Removing some of the country’s critical barriers to the realization of an internationally competitive economy requires a greater sense of urgency on the parts of both the public and private sectors, the Georgetown Chamber of Commerce and Industry (GCCI) has told the Stabroek Business.
On Wednesday this newspaper met with GCCI President Vishnu Doerga to seek the Chamber’s views on the extent to which progress had been achieved on realizing critical benchmarks in twenty areas considered as barriers to Guyana’s competitiveness. Promulgated in 2013 in a document styled a Competitiveness Manifesto, the Chamber said at the time that it considered the realization of the set benchmarks as critical to “sustaining significantly higher economic growth, reducing poverty, creating good jobs for our labour force, building strong businesses and a healthy private sector. The so-called twenty barriers to competitiveness set out in the GCCI ‘manifesto’ in 2013 included concerns over political and economic instability, the need for local government reform, improving the tax system, expanding training and educational opportunities, security sector reform, transparency and accountability in management in the public and private sectors, resolving the country’s skills challenge and making Guyana “a magnet for foreign direct investment.” In his review of the extent of progress that has been made towards the removal of the barriers Doerga said that while there was evidence that “some progress” had been made in key areas and that work was underway in others, there is still some distance to travel in lowering the barriers identified in the ‘manifesto.’
On the plus side, however, the Chamber President identified the increasing assertiveness of the posture towards working with the private sector which he said had been assumed by the University of Guyana in the wake of the recent assumption to office by the new Vice Chancellor, Professor Ivelaw Griffith. “We certainly welcome the announcement regarding the intended creation at UG of a School of Business and Entrepreneurship and we have included on the Chamber’s agenda the deepening of discourse with both UG and the Ministry of Education,” Doerga said.
Some of the Chamber’s lingering concerns centre around what Doerga said was still the possible need for a Development Bank, tackling and arresting crime and addressing the country’s skills challenge. With regard to the need for a Development Bank, Doerga said that particularly against the backdrop of an expanding small business sector there was clearly a need for “more lending options at lower rates of interest to stimulate the growth of small businesses.”
And in evaluating the extent of the progress made in the area of tackling crime, Doerga said that not only did there still remain “much room for improvement” but that there may be an argument for the assertion that the current discomfiting crime situation may well be “a consequence of a weak economy.”

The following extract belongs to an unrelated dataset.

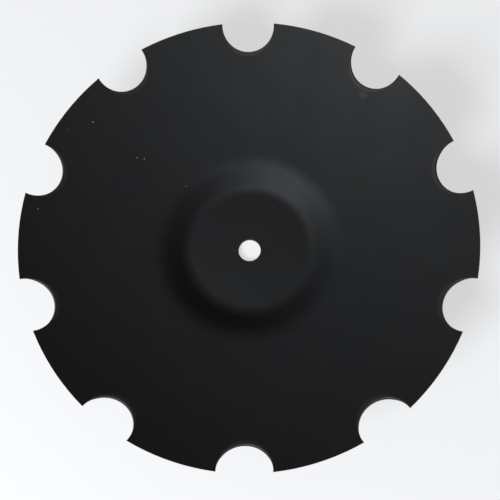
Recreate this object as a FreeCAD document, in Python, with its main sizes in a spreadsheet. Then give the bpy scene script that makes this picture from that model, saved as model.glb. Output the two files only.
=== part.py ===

Meanwhile, the GCCI Chamber President has opined that resolving Guyana’s skills challenge remains a matter of major concern to the private sector. Doerga said that both the public and private sectors continued to be affected by a scarcity of skills linked to a brain drain. He said that higher salaries have not been helpful since migration frequently meant exposure to other types of opportunities not available in Guyana.
Doerga told Stabroek Business that it was entirely conceivable that given the country’s developmental priorities it would have to resort to significant levels of recruitment of skills from abroad.
Doerga also identified modest movement in public/private sector cooperation including collaborative initiatives between the Chamber and both the Guyana Office for Investment (Go-Invest) and the Ministry of Foreign Affairs. Additionally, he said that there has been some evidence of efforts to reduce somewhat the disproportionate tax burden on the business sector though there was still need to address the issue of tax reform in a more holistic way.